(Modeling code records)
- - - - - - -
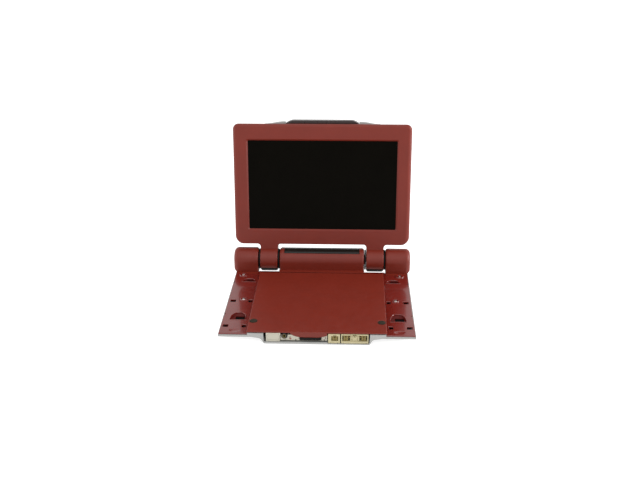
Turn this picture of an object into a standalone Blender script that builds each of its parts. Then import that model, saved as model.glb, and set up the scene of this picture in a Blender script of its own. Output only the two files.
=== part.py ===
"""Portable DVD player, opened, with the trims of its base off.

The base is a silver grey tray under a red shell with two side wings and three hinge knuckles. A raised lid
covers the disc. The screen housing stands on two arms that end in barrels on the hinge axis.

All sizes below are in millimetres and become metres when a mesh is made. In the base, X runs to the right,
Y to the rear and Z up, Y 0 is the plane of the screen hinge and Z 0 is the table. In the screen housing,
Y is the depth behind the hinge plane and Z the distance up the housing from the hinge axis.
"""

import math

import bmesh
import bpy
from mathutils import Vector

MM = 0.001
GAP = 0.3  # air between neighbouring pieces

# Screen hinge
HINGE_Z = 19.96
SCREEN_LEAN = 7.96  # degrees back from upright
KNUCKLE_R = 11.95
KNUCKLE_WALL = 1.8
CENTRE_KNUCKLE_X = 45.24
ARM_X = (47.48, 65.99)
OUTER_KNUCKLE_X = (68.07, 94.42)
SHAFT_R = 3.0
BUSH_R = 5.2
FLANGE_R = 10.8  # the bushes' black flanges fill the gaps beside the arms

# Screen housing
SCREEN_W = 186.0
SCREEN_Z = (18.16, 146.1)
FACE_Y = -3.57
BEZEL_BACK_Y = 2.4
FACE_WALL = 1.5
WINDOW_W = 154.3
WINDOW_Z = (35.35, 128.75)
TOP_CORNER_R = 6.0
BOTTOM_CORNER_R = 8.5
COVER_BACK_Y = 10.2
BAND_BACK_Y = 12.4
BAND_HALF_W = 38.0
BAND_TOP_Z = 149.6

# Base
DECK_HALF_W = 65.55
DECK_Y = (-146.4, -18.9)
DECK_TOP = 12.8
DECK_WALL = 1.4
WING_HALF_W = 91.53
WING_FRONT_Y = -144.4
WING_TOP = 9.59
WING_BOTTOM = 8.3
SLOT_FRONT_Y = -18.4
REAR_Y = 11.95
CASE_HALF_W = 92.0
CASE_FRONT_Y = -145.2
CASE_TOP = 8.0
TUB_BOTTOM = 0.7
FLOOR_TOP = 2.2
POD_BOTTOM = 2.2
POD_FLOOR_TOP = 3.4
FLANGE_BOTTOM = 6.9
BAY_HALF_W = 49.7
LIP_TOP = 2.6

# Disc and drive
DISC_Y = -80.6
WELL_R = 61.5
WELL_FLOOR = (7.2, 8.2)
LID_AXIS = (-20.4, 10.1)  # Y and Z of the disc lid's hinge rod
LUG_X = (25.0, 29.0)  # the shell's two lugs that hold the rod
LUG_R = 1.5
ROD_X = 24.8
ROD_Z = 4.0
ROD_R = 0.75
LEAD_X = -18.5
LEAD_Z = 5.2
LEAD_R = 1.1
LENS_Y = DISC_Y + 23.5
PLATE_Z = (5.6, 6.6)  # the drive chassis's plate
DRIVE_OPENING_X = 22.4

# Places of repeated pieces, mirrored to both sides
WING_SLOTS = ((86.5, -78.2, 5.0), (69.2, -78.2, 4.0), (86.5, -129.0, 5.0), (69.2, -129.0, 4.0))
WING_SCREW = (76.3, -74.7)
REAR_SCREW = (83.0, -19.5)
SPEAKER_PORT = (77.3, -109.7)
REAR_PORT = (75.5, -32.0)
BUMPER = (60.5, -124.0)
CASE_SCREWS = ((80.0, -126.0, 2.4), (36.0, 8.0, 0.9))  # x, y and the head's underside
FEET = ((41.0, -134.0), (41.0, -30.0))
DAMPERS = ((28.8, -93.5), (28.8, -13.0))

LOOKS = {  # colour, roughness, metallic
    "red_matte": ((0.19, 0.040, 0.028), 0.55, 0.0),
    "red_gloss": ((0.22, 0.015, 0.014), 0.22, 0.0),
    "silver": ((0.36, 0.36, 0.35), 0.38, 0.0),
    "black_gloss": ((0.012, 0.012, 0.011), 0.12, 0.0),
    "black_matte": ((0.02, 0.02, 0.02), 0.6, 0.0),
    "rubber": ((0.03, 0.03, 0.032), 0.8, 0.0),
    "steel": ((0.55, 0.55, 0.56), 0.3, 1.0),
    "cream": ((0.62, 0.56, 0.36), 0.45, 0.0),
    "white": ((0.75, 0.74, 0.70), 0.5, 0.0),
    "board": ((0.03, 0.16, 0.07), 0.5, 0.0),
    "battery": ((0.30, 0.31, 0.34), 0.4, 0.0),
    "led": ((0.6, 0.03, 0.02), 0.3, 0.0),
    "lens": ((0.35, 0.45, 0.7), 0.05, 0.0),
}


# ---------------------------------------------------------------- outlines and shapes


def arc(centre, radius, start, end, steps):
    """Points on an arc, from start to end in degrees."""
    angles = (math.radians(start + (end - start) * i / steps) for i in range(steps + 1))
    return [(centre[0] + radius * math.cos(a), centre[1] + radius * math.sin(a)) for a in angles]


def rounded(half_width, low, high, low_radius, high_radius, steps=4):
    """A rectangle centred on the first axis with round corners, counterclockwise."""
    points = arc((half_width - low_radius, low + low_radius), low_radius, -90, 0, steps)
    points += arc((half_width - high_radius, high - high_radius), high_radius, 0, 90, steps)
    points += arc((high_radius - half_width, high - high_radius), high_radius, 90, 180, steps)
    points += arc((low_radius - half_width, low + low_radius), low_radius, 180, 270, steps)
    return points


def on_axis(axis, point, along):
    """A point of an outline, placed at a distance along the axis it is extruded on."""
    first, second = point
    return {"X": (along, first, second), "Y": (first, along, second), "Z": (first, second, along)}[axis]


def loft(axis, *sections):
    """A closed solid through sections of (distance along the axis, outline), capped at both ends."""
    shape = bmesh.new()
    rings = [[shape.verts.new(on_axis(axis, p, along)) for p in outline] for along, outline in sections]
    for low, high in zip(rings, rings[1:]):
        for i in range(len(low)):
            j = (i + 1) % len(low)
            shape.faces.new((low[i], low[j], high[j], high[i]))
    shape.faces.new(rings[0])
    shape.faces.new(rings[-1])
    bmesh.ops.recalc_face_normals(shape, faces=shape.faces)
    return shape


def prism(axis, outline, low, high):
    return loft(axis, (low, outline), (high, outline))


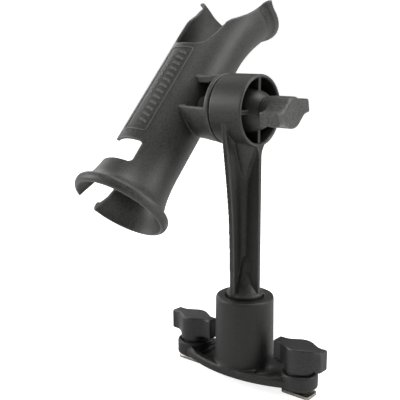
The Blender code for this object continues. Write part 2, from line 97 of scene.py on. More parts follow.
- - - - - - -
## Given exercise
Print the material verbatim, all of it.

## Exercise result
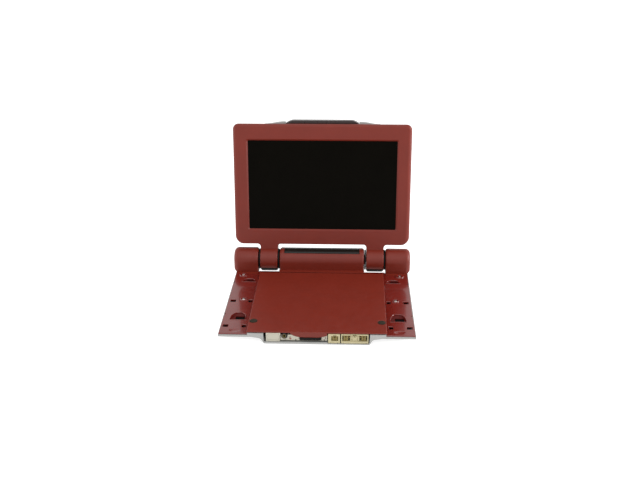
Turn this picture of an object into a standalone Blender script that builds each of its parts. Then import that model, saved as model.glb, and set up the scene of this picture in a Blender script of its own. Output only the two files.
=== part.py ===
"""Portable DVD player, opened, with the trims of its base off.

The base is a silver grey tray under a red shell with two side wings and three hinge knuckles. A raised lid
covers the disc. The screen housing stands on two arms that end in barrels on the hinge axis.

All sizes below are in millimetres and become metres when a mesh is made. In the base, X runs to the right,
Y to the rear and Z up, Y 0 is the plane of the screen hinge and Z 0 is the table. In the screen housing,
Y is the depth behind the hinge plane and Z the distance up the housing from the hinge axis.
"""

import math

import bmesh
import bpy
from mathutils import Vector

MM = 0.001
GAP = 0.3  # air between neighbouring pieces

# Screen hinge
HINGE_Z = 19.96
SCREEN_LEAN = 7.96  # degrees back from upright
KNUCKLE_R = 11.95
KNUCKLE_WALL = 1.8
CENTRE_KNUCKLE_X = 45.24
ARM_X = (47.48, 65.99)
OUTER_KNUCKLE_X = (68.07, 94.42)
SHAFT_R = 3.0
BUSH_R = 5.2
FLANGE_R = 10.8  # the bushes' black flanges fill the gaps beside the arms

# Screen housing
SCREEN_W = 186.0
SCREEN_Z = (18.16, 146.1)
FACE_Y = -3.57
BEZEL_BACK_Y = 2.4
FACE_WALL = 1.5
WINDOW_W = 154.3
WINDOW_Z = (35.35, 128.75)
TOP_CORNER_R = 6.0
BOTTOM_CORNER_R = 8.5
COVER_BACK_Y = 10.2
BAND_BACK_Y = 12.4
BAND_HALF_W = 38.0
BAND_TOP_Z = 149.6

# Base
DECK_HALF_W = 65.55
DECK_Y = (-146.4, -18.9)
DECK_TOP = 12.8
DECK_WALL = 1.4
WING_HALF_W = 91.53
WING_FRONT_Y = -144.4
WING_TOP = 9.59
WING_BOTTOM = 8.3
SLOT_FRONT_Y = -18.4
REAR_Y = 11.95
CASE_HALF_W = 92.0
CASE_FRONT_Y = -145.2
CASE_TOP = 8.0
TUB_BOTTOM = 0.7
FLOOR_TOP = 2.2
POD_BOTTOM = 2.2
POD_FLOOR_TOP = 3.4
FLANGE_BOTTOM = 6.9
BAY_HALF_W = 49.7
LIP_TOP = 2.6

# Disc and drive
DISC_Y = -80.6
WELL_R = 61.5
WELL_FLOOR = (7.2, 8.2)
LID_AXIS = (-20.4, 10.1)  # Y and Z of the disc lid's hinge rod
LUG_X = (25.0, 29.0)  # the shell's two lugs that hold the rod
LUG_R = 1.5
ROD_X = 24.8
ROD_Z = 4.0
ROD_R = 0.75
LEAD_X = -18.5
LEAD_Z = 5.2
LEAD_R = 1.1
LENS_Y = DISC_Y + 23.5
PLATE_Z = (5.6, 6.6)  # the drive chassis's plate
DRIVE_OPENING_X = 22.4

# Places of repeated pieces, mirrored to both sides
WING_SLOTS = ((86.5, -78.2, 5.0), (69.2, -78.2, 4.0), (86.5, -129.0, 5.0), (69.2, -129.0, 4.0))
WING_SCREW = (76.3, -74.7)
REAR_SCREW = (83.0, -19.5)
SPEAKER_PORT = (77.3, -109.7)
REAR_PORT = (75.5, -32.0)
BUMPER = (60.5, -124.0)
CASE_SCREWS = ((80.0, -126.0, 2.4), (36.0, 8.0, 0.9))  # x, y and the head's underside
FEET = ((41.0, -134.0), (41.0, -30.0))
DAMPERS = ((28.8, -93.5), (28.8, -13.0))

LOOKS = {  # colour, roughness, metallic
    "red_matte": ((0.19, 0.040, 0.028), 0.55, 0.0),
    "red_gloss": ((0.22, 0.015, 0.014), 0.22, 0.0),
    "silver": ((0.36, 0.36, 0.35), 0.38, 0.0),
    "black_gloss": ((0.012, 0.012, 0.011), 0.12, 0.0),
    "black_matte": ((0.02, 0.02, 0.02), 0.6, 0.0),
    "rubber": ((0.03, 0.03, 0.032), 0.8, 0.0),
    "steel": ((0.55, 0.55, 0.56), 0.3, 1.0),
    "cream": ((0.62, 0.56, 0.36), 0.45, 0.0),
    "white": ((0.75, 0.74, 0.70), 0.5, 0.0),
    "board": ((0.03, 0.16, 0.07), 0.5, 0.0),
    "battery": ((0.30, 0.31, 0.34), 0.4, 0.0),
    "led": ((0.6, 0.03, 0.02), 0.3, 0.0),
    "lens": ((0.35, 0.45, 0.7), 0.05, 0.0),
}


# ---------------------------------------------------------------- outlines and shapes


def arc(centre, radius, start, end, steps):
    """Points on an arc, from start to end in degrees."""
    angles = (math.radians(start + (end - start) * i / steps) for i in range(steps + 1))
    return [(centre[0] + radius * math.cos(a), centre[1] + radius * math.sin(a)) for a in angles]


def rounded(half_width, low, high, low_radius, high_radius, steps=4):
    """A rectangle centred on the first axis with round corners, counterclockwise."""
    points = arc((half_width - low_radius, low + low_radius), low_radius, -90, 0, steps)
    points += arc((half_width - high_radius, high - high_radius), high_radius, 0, 90, steps)
    points += arc((high_radius - half_width, high - high_radius), high_radius, 90, 180, steps)
    points += arc((low_radius - half_width, low + low_radius), low_radius, 180, 270, steps)
    return points


def on_axis(axis, point, along):
    """A point of an outline, placed at a distance along the axis it is extruded on."""
    first, second = point
    return {"X": (along, first, second), "Y": (first, along, second), "Z": (first, second, along)}[axis]


def loft(axis, *sections):
    """A closed solid through sections of (distance along the axis, outline), capped at both ends."""
    shape = bmesh.new()
    rings = [[shape.verts.new(on_axis(axis, p, along)) for p in outline] for along, outline in sections]
    for low, high in zip(rings, rings[1:]):
        for i in range(len(low)):
            j = (i + 1) % len(low)
            shape.faces.new((low[i], low[j], high[j], high[i]))
    shape.faces.new(rings[0])
    shape.faces.new(rings[-1])
    bmesh.ops.recalc_face_normals(shape, faces=shape.faces)
    return shape


def prism(axis, outline, low, high):
    return loft(axis, (low, outline), (high, outline))


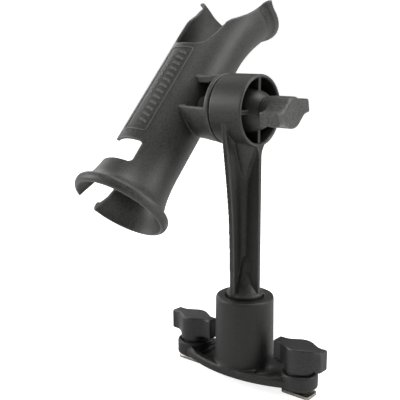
The Blender code for this object continues. Write part 2, from line 97 of scene.py on. More parts follow.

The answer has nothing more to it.